→ **What the task requires**: Which lines in the material below contain the word "script"? Copy each of them.

__________________________________________________

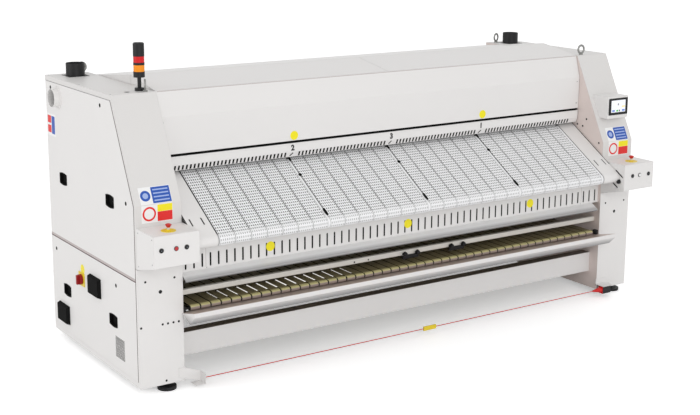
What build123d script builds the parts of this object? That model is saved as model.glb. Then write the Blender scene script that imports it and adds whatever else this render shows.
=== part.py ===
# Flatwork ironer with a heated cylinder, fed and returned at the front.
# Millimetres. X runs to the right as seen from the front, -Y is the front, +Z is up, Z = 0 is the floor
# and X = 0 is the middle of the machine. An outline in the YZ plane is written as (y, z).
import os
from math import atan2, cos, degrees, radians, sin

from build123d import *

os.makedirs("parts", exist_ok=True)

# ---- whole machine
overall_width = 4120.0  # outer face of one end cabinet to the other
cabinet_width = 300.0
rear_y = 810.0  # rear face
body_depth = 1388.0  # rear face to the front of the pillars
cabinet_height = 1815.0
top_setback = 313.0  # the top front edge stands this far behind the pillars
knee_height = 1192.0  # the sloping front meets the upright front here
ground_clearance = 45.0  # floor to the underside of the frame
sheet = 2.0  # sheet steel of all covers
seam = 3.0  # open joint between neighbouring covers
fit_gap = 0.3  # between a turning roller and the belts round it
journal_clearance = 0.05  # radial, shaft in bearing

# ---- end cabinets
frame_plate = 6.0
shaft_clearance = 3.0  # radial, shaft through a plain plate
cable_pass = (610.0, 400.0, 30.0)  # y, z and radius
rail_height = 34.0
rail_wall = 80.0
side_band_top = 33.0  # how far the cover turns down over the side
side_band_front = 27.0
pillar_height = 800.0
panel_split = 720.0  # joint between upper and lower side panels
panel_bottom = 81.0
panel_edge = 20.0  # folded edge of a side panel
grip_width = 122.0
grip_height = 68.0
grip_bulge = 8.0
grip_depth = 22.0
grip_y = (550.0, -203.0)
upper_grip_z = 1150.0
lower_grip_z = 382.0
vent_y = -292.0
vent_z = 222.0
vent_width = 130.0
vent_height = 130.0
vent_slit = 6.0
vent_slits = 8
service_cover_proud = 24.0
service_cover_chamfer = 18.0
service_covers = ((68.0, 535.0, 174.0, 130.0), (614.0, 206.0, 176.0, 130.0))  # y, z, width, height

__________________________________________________

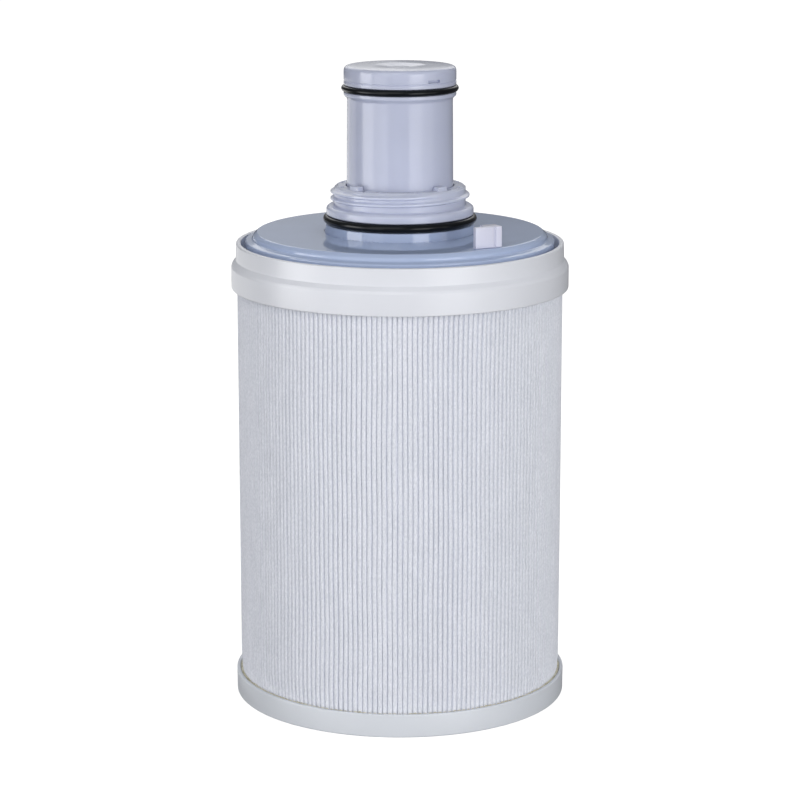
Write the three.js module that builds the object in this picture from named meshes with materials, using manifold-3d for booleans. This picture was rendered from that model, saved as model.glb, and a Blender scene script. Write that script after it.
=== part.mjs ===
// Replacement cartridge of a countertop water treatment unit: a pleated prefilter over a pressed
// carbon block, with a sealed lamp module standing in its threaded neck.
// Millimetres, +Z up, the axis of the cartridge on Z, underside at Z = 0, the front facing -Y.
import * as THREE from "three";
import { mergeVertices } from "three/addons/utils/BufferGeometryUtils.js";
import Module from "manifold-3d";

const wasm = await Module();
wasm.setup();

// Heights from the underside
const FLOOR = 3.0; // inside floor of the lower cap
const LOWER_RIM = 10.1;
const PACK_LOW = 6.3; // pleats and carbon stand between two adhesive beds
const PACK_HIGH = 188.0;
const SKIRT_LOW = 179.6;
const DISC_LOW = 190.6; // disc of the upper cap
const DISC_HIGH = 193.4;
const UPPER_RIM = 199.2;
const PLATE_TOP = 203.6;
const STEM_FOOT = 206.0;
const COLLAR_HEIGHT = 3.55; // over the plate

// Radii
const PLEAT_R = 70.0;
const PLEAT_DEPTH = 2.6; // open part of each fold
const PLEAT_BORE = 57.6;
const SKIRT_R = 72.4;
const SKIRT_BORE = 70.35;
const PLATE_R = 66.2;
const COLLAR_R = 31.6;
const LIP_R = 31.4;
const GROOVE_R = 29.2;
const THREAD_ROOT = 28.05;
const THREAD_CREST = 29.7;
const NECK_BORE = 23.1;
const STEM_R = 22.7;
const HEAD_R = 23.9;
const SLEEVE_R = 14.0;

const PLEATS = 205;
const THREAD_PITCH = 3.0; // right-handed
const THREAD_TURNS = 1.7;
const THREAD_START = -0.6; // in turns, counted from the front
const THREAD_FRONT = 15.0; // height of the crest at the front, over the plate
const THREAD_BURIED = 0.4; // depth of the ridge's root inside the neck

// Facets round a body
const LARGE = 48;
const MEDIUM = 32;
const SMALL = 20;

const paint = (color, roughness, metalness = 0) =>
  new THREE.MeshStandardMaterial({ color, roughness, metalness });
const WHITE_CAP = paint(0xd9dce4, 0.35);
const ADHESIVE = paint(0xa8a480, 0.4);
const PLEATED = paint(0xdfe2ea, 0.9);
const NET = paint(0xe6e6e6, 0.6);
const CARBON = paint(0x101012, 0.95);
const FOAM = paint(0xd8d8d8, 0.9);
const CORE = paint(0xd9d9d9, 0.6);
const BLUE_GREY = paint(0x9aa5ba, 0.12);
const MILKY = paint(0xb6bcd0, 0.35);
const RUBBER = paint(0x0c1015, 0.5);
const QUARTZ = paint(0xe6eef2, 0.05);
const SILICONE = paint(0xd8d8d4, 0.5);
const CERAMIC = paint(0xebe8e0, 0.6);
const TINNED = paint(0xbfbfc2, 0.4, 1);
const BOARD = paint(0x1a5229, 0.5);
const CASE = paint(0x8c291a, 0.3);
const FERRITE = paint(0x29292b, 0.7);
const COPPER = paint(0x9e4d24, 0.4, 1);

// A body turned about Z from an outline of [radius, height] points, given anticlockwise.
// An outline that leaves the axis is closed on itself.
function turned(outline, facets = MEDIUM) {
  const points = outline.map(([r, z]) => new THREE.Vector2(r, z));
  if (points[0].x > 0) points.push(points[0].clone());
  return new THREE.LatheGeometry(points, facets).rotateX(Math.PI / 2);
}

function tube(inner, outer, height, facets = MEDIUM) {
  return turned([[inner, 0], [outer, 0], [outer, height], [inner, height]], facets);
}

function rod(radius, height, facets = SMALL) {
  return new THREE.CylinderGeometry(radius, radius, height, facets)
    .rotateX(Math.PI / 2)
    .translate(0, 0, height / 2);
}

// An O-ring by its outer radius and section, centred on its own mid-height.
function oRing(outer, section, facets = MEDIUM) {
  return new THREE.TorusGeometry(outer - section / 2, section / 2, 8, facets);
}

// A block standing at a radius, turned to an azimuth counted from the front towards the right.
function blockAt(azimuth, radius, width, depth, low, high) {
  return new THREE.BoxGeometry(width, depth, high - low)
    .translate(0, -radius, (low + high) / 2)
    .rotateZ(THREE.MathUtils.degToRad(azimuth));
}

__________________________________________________

→ **Task answer**:
What build123d script builds the parts of this object? That model is saved as model.glb. Then write the Blender scene script that imports it and adds whatever else this render shows.
Write the three.js module that builds the object in this picture from named meshes with materials, using manifold-3d for booleans. This picture was rendered from that model, saved as model.glb, and a Blender scene script. Write that script after it.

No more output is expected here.